───── DATA EXTRACT
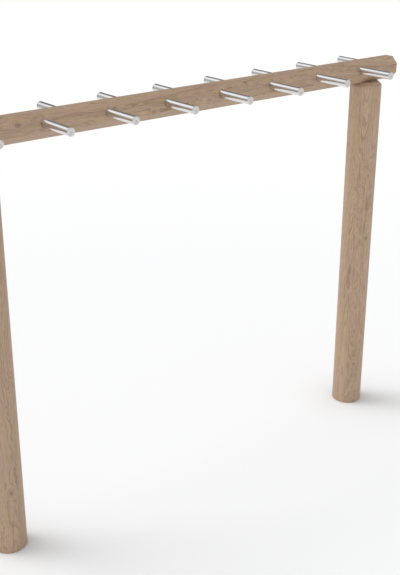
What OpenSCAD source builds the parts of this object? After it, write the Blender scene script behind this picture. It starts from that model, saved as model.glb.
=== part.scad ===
// Overhead peg beam for a playground: two round timber posts carry an eight-sided timber beam,
// and steel pegs stand out of both sides of it, for crossing hand over hand.
// Millimetres. The origin is on the ground midway between the posts, +X runs along the beam,
// +Y away from the viewer and +Z up. The near row of pegs is on the -Y side.

/* [Beam] */
// Width of the eight-sided beam across its flats
beam_af = 123; // [114:1:150]
// Width of the planed-off edge between two flats
beam_arris = 3; // [1:0.5:6]
// How far each post's axis stands in from the beam's end
post_inset = 186; // [120:2:260]

/* [Posts] */
// Diameter of a post
post_d = 180; // [160:1:220]
// Height of a post, from the ground to the seat of the beam
post_h = 2055; // [1500:5:2400]
// Bevel around the top of a post
post_bevel = 20; // [8:1:25]
// Bevel around the foot of a post
foot_bevel = 4; // [1:1:10]

/* [Pegs] */
// Number of pegs on each side of the beam
pegs_per_side = 8; // [2:1:10]
// Distance between two pegs of one side
peg_pitch = 340; // [280:5:400]
// Distance from the beam's left end to the first near peg
first_margin = 165; // [90:1:240]
// Distance from the last far peg to the beam's right end
last_margin = 123; // [90:1:240]
// Outer diameter of a peg's tube
peg_d = 40; // [32:1:44]
// Wall of a peg's tube
peg_wall = 2; // [1.5:0.5:4]
// Free length of a peg, from the beam's side flat to the outer face of its cap
peg_out = 213.5; // [150:0.5:300]
// Height of the pegs' axes above the beam's axis
peg_rise = 15.5; // [0:0.5:16]

/* [End caps] */
// Thickness of a cap's flange
cap_t = 6; // [4:0.5:10]
// How far a cap's rim stands proud of the tube
cap_lip = 0.6; // [0.2:0.1:2]
// Radius of a cap's outer edge
cap_round = 2.4; // [1:0.2:3]
// Length of the spigot inside the tube
spigot_len = 18; // [8:1:40]
// Bore left in the spigot
spigot_bore = 26; // [10:1:26]
// Diameter of the turning mark in the middle of a cap
mark_d = 7; // [5:0.5:12]
// Depth of the turning mark
mark_depth = 1; // [0.5:0.1:2]

/* [Locking screws] */
// Shank diameter of the screw that locks a peg
lock_d = 6; // [5:0.5:8]
// Head diameter
lock_head_d = 10; // [9:0.5:12]
// Head height
lock_head_h = 6; // [4:0.5:8]
// Distance from a tube's inner end to its locking screw
lock_setback = 8; // [6:0.5:12]
// How far a head lies above the beam's bottom flat
lock_sink = 4; // [1:0.5:8]
// How far a screw reaches past the tube's wall
lock_reach = 3; // [1:0.5:6]
// Width across flats of the hexagon socket
lock_socket_af = 5; // [3:0.5:6]
// Depth of the hexagon socket
lock_socket_depth = 3; // [2:0.5:3.5]

/* [Coach screws] */
// Shank diameter of the screws that hold the beam on a post
coach_d = 12; // [8:1:16]
// Length of a screw inside the post
coach_grip = 155; // [80:5:220]
// Length of a screw's point
coach_point = 12; // [6:1:20]
// Diameter of the point's blunt tip
coach_tip_d = 3; // [1:0.5:5]
// Width across flats of a screw's hexagon head
coach_head_af = 19; // [17:1:24]
// Height of a screw's head
coach_head_h = 8; // [5:0.5:10]
// Distance between the two screws of one post
coach_pitch = 80; // [50:2:100]
// Outer diameter of a washer
washer_d = 30; // [28:1:34]
// Thickness of a washer
washer_t = 2.5; // [1.5:0.5:3]
// Space between a screw's head and its cover plug
plug_gap = 0.5; // [0.2:0.1:2]
// Chamfer around a cover plug's top
plug_chamfer = 0.8; // [0.3:0.1:1.5]

/* [Foot anchors] */
// Diameter of the anchor bore in a post's foot
anchor_d = 22; // [16:1:30]
// Depth of the anchor bore
anchor_depth = 160; // [80:5:300]

/* [Fits] */
// Wood left between the bores of the pegs and the holes of the coach screws
bore_web = 3.6; // [2:0.2:8]
// Radial clearance of a tube in its bore
tube_fit = 0.15; // [0.1:0.05:0.4]
// Radial clearance of a cap's spigot in the tube
spigot_fit = 0.1; // [0.05:0.05:0.4]
// Radial clearance of a screw in its hole
screw_fit = 0.2; // [0.1:0.05:0.6]
// Radial clearance of a washer in its counterbore
washer_fit = 1.5; // [0.5:0.1:3]
// Radial clearance of a cover plug in its counterbore
plug_fit = 0.1; // [0.05:0.05:0.3]
// Radial clearance of a locking screw's head in its counterbore
lock_head_fit = 0.5; // [0.2:0.1:1]

/* [Hidden] */
$fn = 64;
post_facets = 96;
arc_step = 18;
cut = 1;
near = -1;
far = 1;
peg_numbers = [1 : pegs_per_side];

// Lengths and heights of the whole frame
peg_stagger = peg_pitch / 2;
beam_len = first_margin + (pegs_per_side - 1) * peg_pitch + peg_stagger + last_margin;
post_x = beam_len / 2 - post_inset;
beam_r = beam_af / 2;
beam_z = post_h + beam_r;

// Pegs: distances along a peg are measured from the beam's middle plane
peg_z = beam_z + peg_rise;
peg_reach = beam_r + peg_out;
tube_start = coach_d / 2 + screw_fit + bore_web;
tube_len = peg_reach - cap_t - tube_start;
tube_bore_d = peg_d - 2 * peg_wall;

// Locking screws: heights are measured up from the beam's bottom flat
lock_y = tube_start + lock_setback;
lock_seat = lock_sink + lock_head_h;
lock_len = beam_r + peg_rise - peg_d / 2 + peg_wall + lock_reach - lock_seat;
lock_socket_d = lock_socket_af / cos(30);

// Coach screws: heights are measured up from the beam's axis
washer_seat = peg_rise + peg_d / 2 + tube_fit + bore_web;
head_seat = washer_seat + washer_t;
plug_seat = head_seat + coach_head_h + plug_gap;
plug_t = beam_r - plug_seat;
plug_bore_d = washer_d + 2 * washer_fit;
coach_len = head_seat + beam_r + coach_grip;
coach_head_d = coach_head_af / cos(30);
coach_hole_d = coach_d + 2 * screw_fit;

pale_wood = [0.66, 0.57, 0.47];
plug_wood = [0.60, 0.50, 0.40];
polished_steel = [0.80, 0.81, 0.82];
satin_steel = [0.70, 0.71, 0.72];
zinc = [0.62, 0.64, 0.66];

// Place of a peg along the beam, counted from the left end
function peg_x(side, i) =
    -beam_len / 2 + first_margin + (i - 1) * peg_pitch + (side == far ? peg_stagger : 0);

function turned(p, a) = [p[0] * cos(a) - p[1] * sin(a), p[0] * sin(a) + p[1] * cos(a)];

// Corners of an eight-sided section with its edges planed off and one flat facing up
function octagon(r, arris) =
    let (half_flat = r * tan(22.5) - arris / 2 / cos(22.5))
    [for (a = [0 : 45 : 315], s = [-1, 1]) turned([r, s * half_flat], a)];

// Points of a quarter circle about a centre, from +X to +Y
function quarter(centre, r) = [for (a = [0 : arc_step : 90]) centre + r * [cos(a), sin(a)]];

// Puts a child at one peg, with its +Z pointing out of the beam
module at_peg(side, i) {
    translate([peg_x(side, i), 0, peg_z])
        rotate([-side * 90, 0, 0])
            children();
}

// Puts a child at one locking screw, on the beam's bottom flat
module at_lock_screw(side, i) {
    translate([peg_x(side, i), side * lock_y, post_h])
        children();
}

// Puts a child at each coach screw, on the beam's axis
module at_coach_screws() {
    for (x = [-post_x, post_x], dx = [-1, 1] * coach_pitch / 2)
        translate([x + dx, 0, beam_z])
            children();
}

// Blind bore for one peg, open at the side flat
module peg_bore() {
    translate([0, 0, tube_start])
        cylinder(d = peg_d + 2 * tube_fit, h = beam_r - tube_start + cut);
}

// Hole and counterbore for one locking screw
module lock_hole() {
    translate([0, 0, -cut])
        cylinder(d = lock_head_d + 2 * lock_head_fit, h = lock_seat + cut);
    cylinder(d = lock_d + 2 * screw_fit, h = lock_seat + lock_len);
}

// Hole and counterbore for one coach screw
module coach_hole() {
    translate([0, 0, -beam_r - cut])
        cylinder(d = coach_hole_d, h = 2 * beam_r + 2 * cut);
    translate([0, 0, washer_seat])
        cylinder(d = plug_bore_d, h = beam_r - washer_seat + cut);
}

module beam() {
    color(pale_wood)
        difference() {
            translate([-beam_len / 2, 0, beam_z])
                rotate([90, 0, 90])
                    linear_extrude(height = beam_len)
                        polygon(octagon(beam_r, beam_arris));
            for (side = [near, far], i = peg_numbers) {
                at_peg(side, i) peg_bore();
                at_lock_screw(side, i) lock_hole();
            }
            at_coach_screws() coach_hole();
        }
}

// One post, with holes for its two coach screws and a bore in its foot
module post(x) {
    r = post_d / 2;
    hole_len = coach_grip + screw_fit;
    color(pale_wood)
        difference() {
            translate([x, 0, 0])
                rotate_extrude($fn = post_facets)
                    polygon([
                        [0, 0], [r - foot_bevel, 0], [r, foot_bevel],
                        [r, post_h - post_bevel], [r - post_bevel, post_h], [0, post_h]
                    ]);
            for (dx = [-1, 1] * coach_pitch / 2)
                translate([x + dx, 0, post_h - hole_len])
                    cylinder(d = coach_hole_d, h = hole_len + cut);
            translate([x, 0, -cut])
                cylinder(d = anchor_d, h = anchor_depth + cut);
        }
}

// Tube of one peg, seated on the floor of its bore and drilled for its locking screw
module peg(side, i) {
    color(polished_steel)
        difference() {
            at_peg(side, i)
                translate([0, 0, tube_start])
                    difference() {
                        cylinder(d = peg_d, h = tube_len);
                        translate([0, 0, -cut])
                            cylinder(d = tube_bore_d, h = tube_len + 2 * cut);
                    }
            at_lock_screw(side, i) lock_hole();
        }
}

// End cap with a rounded rim, a spigot inside the tube and a turning mark on its face
module cap(side, i) {
    rim_r = peg_d / 2 + cap_lip;
    spigot_r = tube_bore_d / 2 - spigot_fit;
    mark_r = mark_d / 2;
    color(satin_steel)
        at_peg(side, i)
            translate([0, 0, tube_start + tube_len])
                rotate_extrude()
                    polygon(concat(
                        [[0, 0], [spigot_bore / 2, 0], [spigot_bore / 2, -spigot_len],
                         [spigot_r, -spigot_len], [spigot_r, 0], [rim_r, 0]],
                        quarter([rim_r - cap_round, cap_t - cap_round], cap_round),
                        [[mark_r, cap_t], [mark_r - mark_depth, cap_t - mark_depth],
                         [0, cap_t - mark_depth]]
                    ));
}

// Socket screws of one side, heads down in the beam's bottom flat
module lock_screws(side) {
    color(zinc)
        for (i = peg_numbers)
            at_lock_screw(side, i)
                difference() {
                    union() {
                        translate([0, 0, lock_sink])
                            cylinder(d = lock_head_d, h = lock_head_h);
                        translate([0, 0, lock_seat])
                            cylinder(d = lock_d, h = lock_len);
                    }
                    translate([0, 0, lock_sink - cut])
                        cylinder(d = lock_socket_d, h = lock_socket_depth + cut, $fn = 6);
                }
}

module coach_screws() {
    color(zinc)
        at_coach_screws()
            translate([0, 0, head_seat]) {
                cylinder(d = coach_head_d, h = coach_head_h, $fn = 6);
                translate([0, 0, coach_point - coach_len])
                    cylinder(d = coach_d, h = coach_len - coach_point);
                translate([0, 0, -coach_len])
                    cylinder(d1 = coach_tip_d, d2 = coach_d, h = coach_point);
            }
}

module coach_washers() {
    color(zinc)
        at_coach_screws()
            translate([0, 0, washer_seat])
                difference() {
                    cylinder(d = washer_d, h = washer_t);
                    translate([0, 0, -cut])
                        cylinder(d = coach_hole_d, h = washer_t + 2 * cut);
                }
}

// Wooden plugs over the coach screws, flush with the beam's top flat
module cover_plugs() {
    r = plug_bore_d / 2 - plug_fit;
    color(plug_wood)
        at_coach_screws()
            translate([0, 0, plug_seat])
                rotate_extrude()
                    polygon([
                        [0, 0], [r, 0], [r, plug_t - plug_chamfer],
                        [r - plug_chamfer, plug_t], [0, plug_t]
                    ]);
}

beam();
post(-post_x);  // post_left
post(post_x);  // post_right
for (i = peg_numbers) {
    peg(near, i);
    peg(far, i);
    cap(near, i);
    cap(far, i);
}
lock_screws(near);  // near_lock_screws
lock_screws(far);  // far_lock_screws
coach_screws();
coach_washers();
cover_plugs();
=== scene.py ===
# %% [markdown]
# # An overhead peg beam
# Two round timber posts carry an eight-sided timber beam, and sixteen polished steel pegs stand out
# of its sides. Somebody hangs from the pegs and crosses hand over hand. The measured model of the
# part is loaded first, as a fixed frame. Every new piece takes its size and place from it, so
# nothing has to be fitted by eye.

# %% Load the frame
import math

import bpy
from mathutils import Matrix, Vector


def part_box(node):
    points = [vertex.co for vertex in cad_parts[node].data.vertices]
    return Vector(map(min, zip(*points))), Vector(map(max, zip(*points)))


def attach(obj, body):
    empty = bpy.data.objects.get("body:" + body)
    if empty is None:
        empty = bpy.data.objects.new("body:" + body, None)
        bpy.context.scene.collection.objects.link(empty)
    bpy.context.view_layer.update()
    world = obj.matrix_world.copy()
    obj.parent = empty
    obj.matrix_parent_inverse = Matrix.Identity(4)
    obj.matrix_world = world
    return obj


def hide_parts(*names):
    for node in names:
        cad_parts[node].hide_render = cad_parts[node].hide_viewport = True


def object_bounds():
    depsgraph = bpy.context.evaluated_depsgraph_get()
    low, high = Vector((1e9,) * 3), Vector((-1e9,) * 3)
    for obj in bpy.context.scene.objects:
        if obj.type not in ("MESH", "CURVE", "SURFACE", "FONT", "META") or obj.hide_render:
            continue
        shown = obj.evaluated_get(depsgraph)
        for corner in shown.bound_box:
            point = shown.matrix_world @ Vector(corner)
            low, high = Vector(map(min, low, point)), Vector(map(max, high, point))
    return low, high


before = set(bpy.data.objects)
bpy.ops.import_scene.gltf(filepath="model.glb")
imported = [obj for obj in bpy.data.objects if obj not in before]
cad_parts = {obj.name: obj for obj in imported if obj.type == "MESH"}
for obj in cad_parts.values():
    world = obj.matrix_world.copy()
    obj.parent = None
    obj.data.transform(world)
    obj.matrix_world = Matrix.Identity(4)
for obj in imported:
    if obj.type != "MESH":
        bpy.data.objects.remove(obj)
measured_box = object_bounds()
extent = [round(v, 3) for v in measured_box[1] - measured_box[0]]
print("frame:", len(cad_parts), "nodes,", extent, "m")

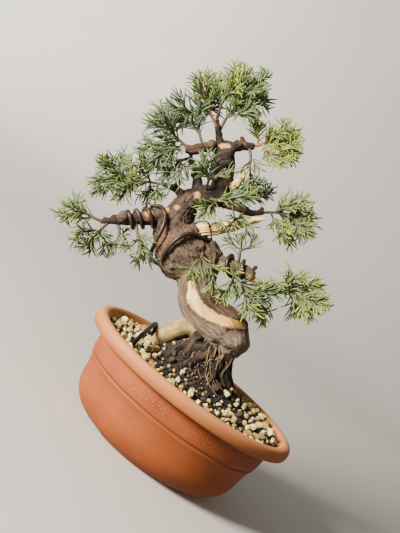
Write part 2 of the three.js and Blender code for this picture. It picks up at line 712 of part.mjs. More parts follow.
// The soil fills the pot and has grains on top
const SOIL_RINGS = [SOIL_RADIUS, SOIL_RADIUS - SOIL_FADE, 58, 40, 27, 14, 0];
const GRAIN_COUNT = 27;
const GRAIN_SIZE = [2.2, 4.4];
const GRAIN_REACH = 78;
const STUMP = { x: 3, y: 9, radius: 30 };

function makeSoilBody() {
  const inset = 1.5 * GAP;
  const wall = INNER_WALL.map(([r, z]) => [r - inset, Math.max(z, FLOOR_TOP + GAP)]);
  const top = SOIL_RINGS.map((r) => [r, SOIL_EDGE]);
  const profile = [[0, FLOOR_TOP + GAP], ...wall, ...top];
  const geometry = new THREE.LatheGeometry(profile.map(([r, z]) => new THREE.Vector2(r, z)), ROUND);
  geometry.rotateX(Math.PI / 2);
  geometry.scale(1, SQUEEZE, 1);
  const at = geometry.attributes.position;
  for (let i = 0; i < at.count; i += 1) {
    if (at.getZ(i) > SOIL_EDGE - 0.01) {
      at.setZ(i, soilHeight(at.getX(i), at.getY(i)));
    }
  }
  return solid(geometry);
}

function makeGrains() {
  const random = seeded(5);
  const grains = [];
  const places = [];
  while (grains.length < GRAIN_COUNT) {
    const angle = random() * 2 * Math.PI;
    const reach = Math.sqrt(random()) * GRAIN_REACH;
    const x = Math.cos(angle) * reach;
    const y = Math.sin(angle) * reach * SQUEEZE;
    const size = lerp(...GRAIN_SIZE, random() ** 2);
    const clear = places.every((p) => Math.hypot(p[0] - x, p[1] - y) > p[2] + size);
    const onStump = Math.hypot(x - STUMP.x, y - STUMP.y) < STUMP.radius;
    if (!clear || onStump) {
      continue;
    }
    places.push([x, y, size]);
    const grain = new THREE.OctahedronGeometry(size, 0);
    grain.scale(lerp(0.8, 1.25, random()), lerp(0.8, 1.2, random()), lerp(0.6, 0.9, random()));
    grain.rotateX(random() * Math.PI);
    grain.rotateZ(random() * Math.PI);
    grain.translate(x, y, soilHeight(x, y) + size * 0.1);
    grains.push(solid(grain));
  }
  return grains;
}

// Assembly
function piece(name, body, colour, roughness = 0.9, metalness = 0) {
  const material = new THREE.MeshStandardMaterial({ color: colour, roughness, metalness });
  const mesh = new THREE.Mesh(geometryOf(body), material);
  mesh.name = name;
  return mesh;
}

const jinRoom = JIN_RIGHT.body({ sides: 8, rings: 9, extra: GAP });
const upperJinRoom = JIN_UPPER.body({ sides: 7, rings: 6, extra: GAP });
const shariRoom = SHARI.body({ sides: 6, rings: 10, extra: GAP });
const wireRooms = [
  wireBody(WIRE_LEFT_ROUTE, WIRE_RADIUS + GAP, WIRE_STEPS.left),
  wireBody(WIRE_RIGHT_ROUTE, WIRE_RADIUS + GAP, WIRE_STEPS.right),
];
const hookRoom = wireBody(HOOK_ROUTE, HOOK_RADIUS + GAP, WIRE_STEPS.hook);

const rawWood = makeWood();
const woodRoom = makeWood(GAP);
const woodCuts = [jinRoom, upperJinRoom, shariRoom, ...wireRooms, hookRoom];
const wood = woodCuts.reduce((rest, room) => rest.subtract(room), rawWood);

const shari = rawWood.intersect(SHARI.body({ sides: 6, rings: 10 }));
const jinRight = JIN_RIGHT.body({ sides: 8, rings: 9 }).subtract(hookRoom);
const jinUpper = JIN_UPPER.body({ sides: 7, rings: 6 });

// What the needles keep clear of
const woodStems = [
  TRUNK, LEFT_LOW, RIGHT_LOW, UPPER_TRUNK, JIN_RIGHT, JIN_UPPER, ...BRANCHES, ...TOP_BRANCHES, ...ROOTS,
  ...SURFACE_ROOTS.map(surfaceRoot),
];
woodStems.forEach((stem) => addRods(stem, 'wood', 8));
addRouteRods(WIRE_LEFT_ROUTE, WIRE_RADIUS, 'wire_left');
addRouteRods(WIRE_RIGHT_ROUTE, WIRE_RADIUS, 'wire_right');
addRouteRods(HOOK_ROUTE, HOOK_RADIUS, 'hook_wire');
addRouteRods(unplanted(ANCHOR_ROUTE), ANCHOR_RADIUS, 'anchor_wire');

tree.add(piece('trunk', wood, 0x6b5140));
tree.add(piece('shari', shari, 0xe2c48e, 0.8));
tree.add(piece('jin_right', jinRight, 0xe0c69a, 0.8));
tree.add(piece('jin_upper', jinUpper, 0xe0c69a, 0.8));
const wireLeft = wireBody(WIRE_LEFT_ROUTE, WIRE_RADIUS, WIRE_STEPS.left);
const wireRight = wireBody(WIRE_RIGHT_ROUTE, WIRE_RADIUS, WIRE_STEPS.right);
tree.add(piece('wire_left', wireLeft, 0x3a2a26, 0.35, 0.6));
tree.add(piece('wire_right', wireRight, 0x3a2a26, 0.35, 0.6));
tree.add(piece('hook_wire', wireBody(HOOK_ROUTE, HOOK_RADIUS, WIRE_STEPS.hook), 0x2a2422, 0.4, 0.6));
makeSprays(woodRoom).forEach(([name, body]) => tree.add(piece(name, body, 0x4f7a3c, 0.8)));

const screens = [-DRAIN_PLACE, DRAIN_PLACE].map(makeScreen);
const screenRooms = [-DRAIN_PLACE, DRAIN_PLACE].map((place) => {
  const side = SCREEN_SIZE + 2 * GAP;
  const block = new THREE.BoxGeometry(side, side, 2 * (SCREEN_THICK + GAP));
  block.translate(place, 0, FLOOR_TOP + GAP);
  return solid(block);
});
const anchorRoom = wireBody(ANCHOR_ROUTE, ANCHOR_RADIUS + GAP, WIRE_STEPS.anchor);
const soil = [planted(woodRoom), anchorRoom, ...screenRooms].reduce(
  (rest, room) => rest.subtract(room),
  joined([makeSoilBody(), ...makeGrains()]),
);

const group = new THREE.Group();
group.add(piece('pot', makePot(), 0xb8694a, 0.9));
group.add(piece('soil', soil, 0x6a5a45, 1));
group.add(piece('drain_screen_left', screens[0], 0x1d1d1d, 0.7));
group.add(piece('drain_screen_right', screens[1], 0x1d1d1d, 0.7));
const anchor = wireBody(ANCHOR_ROUTE, ANCHOR_RADIUS, WIRE_STEPS.anchor);
group.add(piece('anchor_wire', anchor, 0x141414, 0.35, 0.5));
group.add(tree);

// The origin: the middle of the underside of the whole
group.updateMatrixWorld(true);
const box = new THREE.Box3().setFromObject(group, true);
group.position.set(-(box.min.x + box.max.x) / 2, -(box.min.y + box.max.y) / 2, -box.min.z);
group.updateMatrixWorld(true);

export default group;
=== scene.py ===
# %% [markdown]
# # A juniper bonsai in an oval training pot
# The real thing is an old juniper with a thick, twisted trunk, strips of bare bleached wood,
# coiled training wire and feathery green sprays. It leans out of an oval pot on four low feet.
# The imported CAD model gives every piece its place. Each piece is dressed here in turn: the
# camera first, then the pot, the soil, the wood, the wires, the foliage and the stage.

# %% Load the frame
import math
import random

import bpy
import numpy as np
from mathutils import Matrix, Vector, noise


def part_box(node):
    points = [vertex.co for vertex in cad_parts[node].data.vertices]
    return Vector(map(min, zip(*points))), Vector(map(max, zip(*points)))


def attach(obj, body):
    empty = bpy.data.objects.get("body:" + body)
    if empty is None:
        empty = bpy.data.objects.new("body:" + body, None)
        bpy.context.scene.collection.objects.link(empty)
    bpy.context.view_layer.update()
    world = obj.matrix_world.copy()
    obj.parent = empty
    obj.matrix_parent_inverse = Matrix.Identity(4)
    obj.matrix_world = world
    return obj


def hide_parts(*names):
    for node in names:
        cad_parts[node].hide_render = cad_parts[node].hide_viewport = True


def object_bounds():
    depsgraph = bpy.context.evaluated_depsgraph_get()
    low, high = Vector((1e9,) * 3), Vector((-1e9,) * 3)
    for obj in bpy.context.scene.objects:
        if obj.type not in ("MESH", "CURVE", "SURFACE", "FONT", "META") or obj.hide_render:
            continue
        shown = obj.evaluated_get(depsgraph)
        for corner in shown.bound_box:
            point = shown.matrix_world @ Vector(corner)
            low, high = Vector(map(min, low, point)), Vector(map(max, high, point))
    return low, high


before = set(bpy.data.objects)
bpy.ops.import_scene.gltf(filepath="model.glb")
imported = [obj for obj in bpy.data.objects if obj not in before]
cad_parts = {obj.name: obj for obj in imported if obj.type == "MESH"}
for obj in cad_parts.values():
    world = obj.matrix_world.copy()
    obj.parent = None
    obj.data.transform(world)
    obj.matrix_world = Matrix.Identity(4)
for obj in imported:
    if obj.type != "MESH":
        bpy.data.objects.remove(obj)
CAD_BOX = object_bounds()
MM = 0.001
print("nodes", len(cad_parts), "size in mm", [round(v / MM) for v in CAD_BOX[1] - CAD_BOX[0]])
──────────
TASK TO COMPLETE
From the line that contains "group.add(tree);" through the line that contains "import random", reproduce every line exactly, both end lines included.

CORRECT RESULT
group.add(tree);

// The origin: the middle of the underside of the whole
group.updateMatrixWorld(true);
const box = new THREE.Box3().setFromObject(group, true);
group.position.set(-(box.min.x + box.max.x) / 2, -(box.min.y + box.max.y) / 2, -box.min.z);
group.updateMatrixWorld(true);

export default group;
=== scene.py ===
# %% [markdown]
# # A juniper bonsai in an oval training pot
# The real thing is an old juniper with a thick, twisted trunk, strips of bare bleached wood,
# coiled training wire and feathery green sprays. It leans out of an oval pot on four low feet.
# The imported CAD model gives every piece its place. Each piece is dressed here in turn: the
# camera first, then the pot, the soil, the wood, the wires, the foliage and the stage.

# %% Load the frame
import math
import random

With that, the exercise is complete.